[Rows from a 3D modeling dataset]
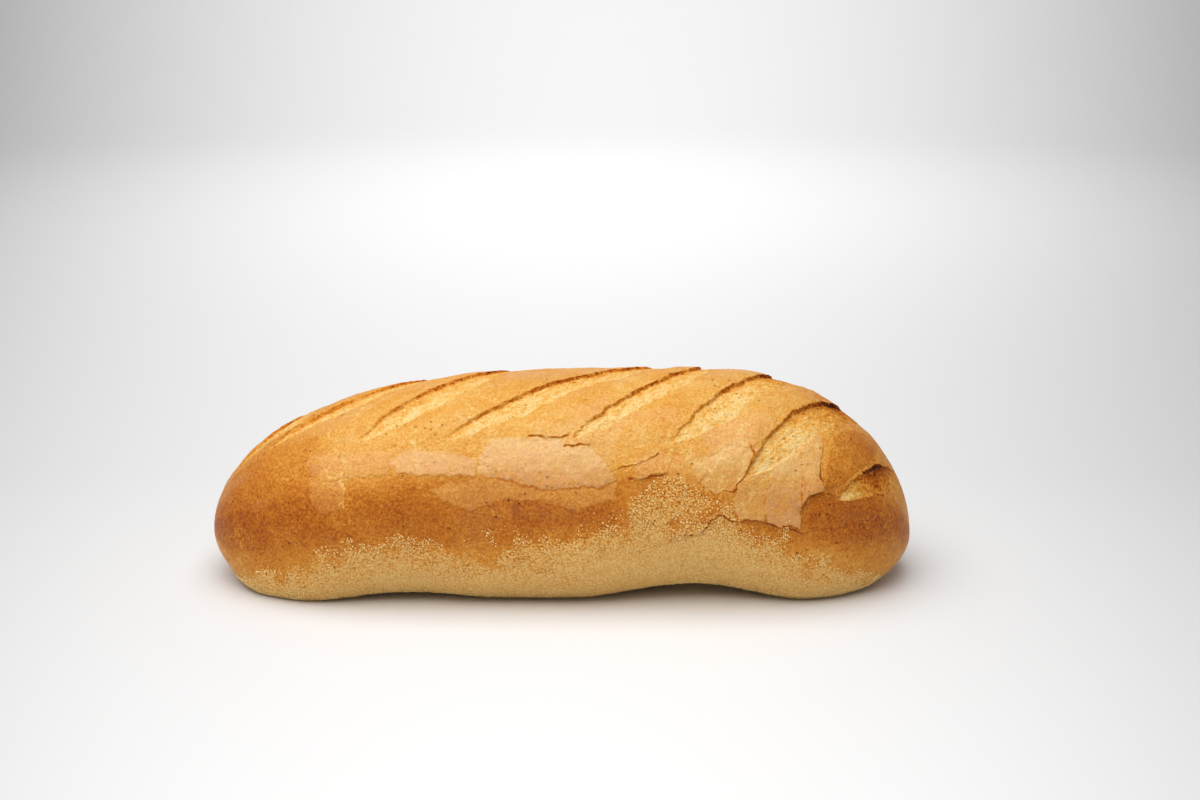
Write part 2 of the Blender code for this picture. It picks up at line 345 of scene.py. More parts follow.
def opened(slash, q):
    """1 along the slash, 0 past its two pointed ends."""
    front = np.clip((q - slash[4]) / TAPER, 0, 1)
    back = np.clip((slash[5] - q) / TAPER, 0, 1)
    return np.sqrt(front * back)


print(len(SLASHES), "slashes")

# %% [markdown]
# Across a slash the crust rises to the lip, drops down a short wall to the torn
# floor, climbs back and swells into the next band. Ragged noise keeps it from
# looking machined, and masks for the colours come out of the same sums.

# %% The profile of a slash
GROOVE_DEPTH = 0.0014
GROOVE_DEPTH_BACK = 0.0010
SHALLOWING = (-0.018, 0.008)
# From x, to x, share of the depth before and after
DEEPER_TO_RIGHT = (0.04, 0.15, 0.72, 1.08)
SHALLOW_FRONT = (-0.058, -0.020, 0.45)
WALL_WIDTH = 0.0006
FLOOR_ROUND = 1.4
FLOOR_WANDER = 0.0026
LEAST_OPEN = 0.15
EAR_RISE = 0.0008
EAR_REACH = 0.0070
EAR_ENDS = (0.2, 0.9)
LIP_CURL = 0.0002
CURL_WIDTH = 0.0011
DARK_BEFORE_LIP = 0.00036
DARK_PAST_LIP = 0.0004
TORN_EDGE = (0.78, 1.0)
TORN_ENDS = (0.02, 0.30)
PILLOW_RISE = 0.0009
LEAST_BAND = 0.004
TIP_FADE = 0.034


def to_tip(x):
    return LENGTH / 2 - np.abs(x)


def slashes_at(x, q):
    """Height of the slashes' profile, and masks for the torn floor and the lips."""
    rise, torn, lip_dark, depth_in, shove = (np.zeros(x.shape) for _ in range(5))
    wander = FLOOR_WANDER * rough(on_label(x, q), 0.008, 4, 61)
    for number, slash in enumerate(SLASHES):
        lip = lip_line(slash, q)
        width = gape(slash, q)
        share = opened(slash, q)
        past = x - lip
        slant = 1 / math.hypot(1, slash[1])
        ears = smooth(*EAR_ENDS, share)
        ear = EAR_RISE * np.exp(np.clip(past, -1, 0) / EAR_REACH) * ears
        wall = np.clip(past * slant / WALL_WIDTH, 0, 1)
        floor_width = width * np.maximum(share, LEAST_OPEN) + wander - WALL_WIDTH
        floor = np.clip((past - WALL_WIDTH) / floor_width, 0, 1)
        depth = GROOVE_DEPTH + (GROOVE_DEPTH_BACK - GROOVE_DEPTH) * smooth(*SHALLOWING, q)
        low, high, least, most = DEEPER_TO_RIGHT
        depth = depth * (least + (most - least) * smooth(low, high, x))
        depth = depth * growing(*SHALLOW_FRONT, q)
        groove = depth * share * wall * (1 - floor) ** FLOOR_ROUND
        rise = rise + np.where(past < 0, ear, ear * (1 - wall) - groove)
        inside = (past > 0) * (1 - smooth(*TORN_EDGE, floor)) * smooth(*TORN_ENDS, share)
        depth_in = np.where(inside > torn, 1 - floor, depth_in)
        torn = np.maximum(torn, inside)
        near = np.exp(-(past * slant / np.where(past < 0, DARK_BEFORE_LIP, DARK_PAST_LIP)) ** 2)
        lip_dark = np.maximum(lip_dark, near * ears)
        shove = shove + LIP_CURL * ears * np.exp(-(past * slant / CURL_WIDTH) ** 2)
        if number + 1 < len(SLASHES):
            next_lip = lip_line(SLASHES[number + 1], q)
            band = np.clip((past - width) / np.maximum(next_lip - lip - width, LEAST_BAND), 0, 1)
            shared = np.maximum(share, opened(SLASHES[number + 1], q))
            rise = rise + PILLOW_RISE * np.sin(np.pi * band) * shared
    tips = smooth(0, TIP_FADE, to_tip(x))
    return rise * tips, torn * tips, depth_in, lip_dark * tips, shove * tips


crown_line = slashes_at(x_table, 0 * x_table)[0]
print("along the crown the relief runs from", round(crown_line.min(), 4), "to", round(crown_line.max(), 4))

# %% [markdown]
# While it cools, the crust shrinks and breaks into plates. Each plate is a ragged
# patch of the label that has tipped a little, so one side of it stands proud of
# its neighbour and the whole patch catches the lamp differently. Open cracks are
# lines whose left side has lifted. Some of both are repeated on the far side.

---

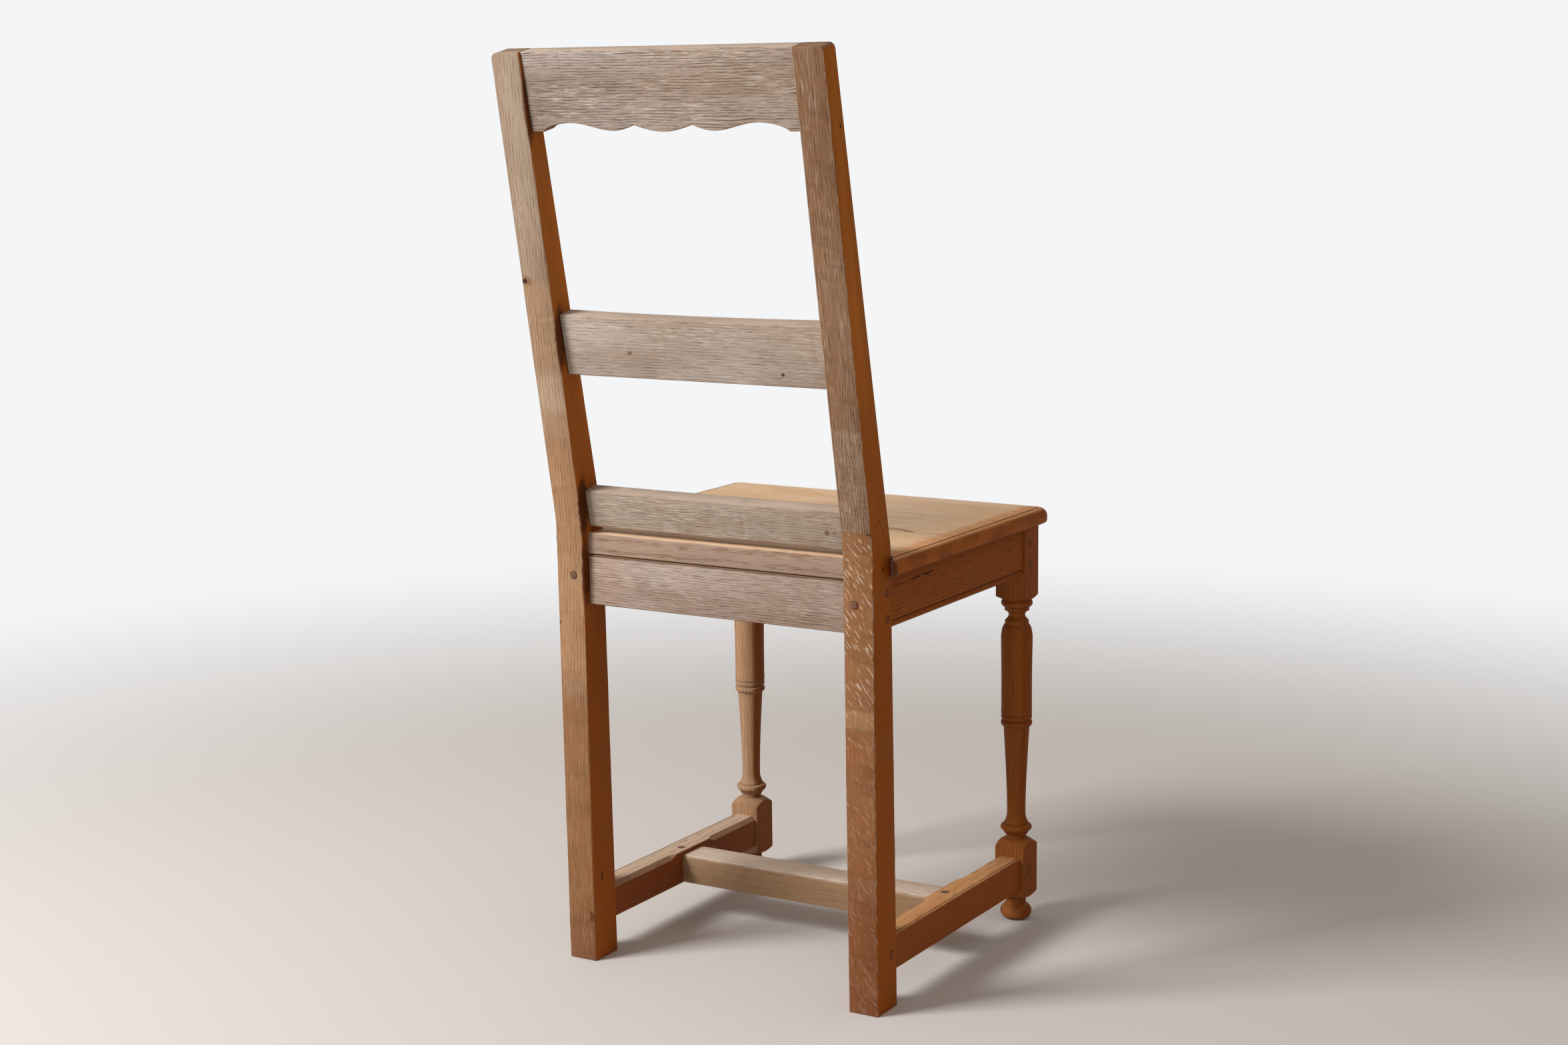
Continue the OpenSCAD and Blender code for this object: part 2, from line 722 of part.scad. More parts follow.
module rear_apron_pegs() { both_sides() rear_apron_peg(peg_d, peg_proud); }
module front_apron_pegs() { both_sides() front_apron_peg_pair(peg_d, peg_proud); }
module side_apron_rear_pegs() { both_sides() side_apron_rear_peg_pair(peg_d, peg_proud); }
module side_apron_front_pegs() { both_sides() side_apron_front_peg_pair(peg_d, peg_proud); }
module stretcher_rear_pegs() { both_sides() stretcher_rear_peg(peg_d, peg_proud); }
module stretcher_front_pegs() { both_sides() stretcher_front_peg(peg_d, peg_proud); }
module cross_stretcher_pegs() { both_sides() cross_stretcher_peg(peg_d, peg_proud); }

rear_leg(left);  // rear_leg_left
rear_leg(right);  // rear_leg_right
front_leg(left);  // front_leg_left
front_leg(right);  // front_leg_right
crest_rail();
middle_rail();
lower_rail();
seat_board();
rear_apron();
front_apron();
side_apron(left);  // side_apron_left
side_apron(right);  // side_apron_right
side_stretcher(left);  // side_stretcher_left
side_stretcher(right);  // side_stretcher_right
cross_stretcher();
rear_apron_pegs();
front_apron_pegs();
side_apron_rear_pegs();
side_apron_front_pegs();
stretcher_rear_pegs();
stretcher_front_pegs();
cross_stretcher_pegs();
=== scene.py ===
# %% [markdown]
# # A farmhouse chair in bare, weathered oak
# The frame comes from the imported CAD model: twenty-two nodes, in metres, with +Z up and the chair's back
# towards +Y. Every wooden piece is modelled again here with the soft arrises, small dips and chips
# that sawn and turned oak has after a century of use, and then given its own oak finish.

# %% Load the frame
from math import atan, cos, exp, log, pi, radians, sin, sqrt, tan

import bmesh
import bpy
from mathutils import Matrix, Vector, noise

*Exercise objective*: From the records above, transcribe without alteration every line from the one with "front_apron_pegs();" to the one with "from math import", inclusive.

*Expected answer*:
front_apron_pegs();
side_apron_rear_pegs();
side_apron_front_pegs();
stretcher_rear_pegs();
stretcher_front_pegs();
cross_stretcher_pegs();
=== scene.py ===
# %% [markdown]
# # A farmhouse chair in bare, weathered oak
# The frame comes from the imported CAD model: twenty-two nodes, in metres, with +Z up and the chair's back
# towards +Y. Every wooden piece is modelled again here with the soft arrises, small dips and chips
# that sawn and turned oak has after a century of use, and then given its own oak finish.

# %% Load the frame
from math import atan, cos, exp, log, pi, radians, sin, sqrt, tan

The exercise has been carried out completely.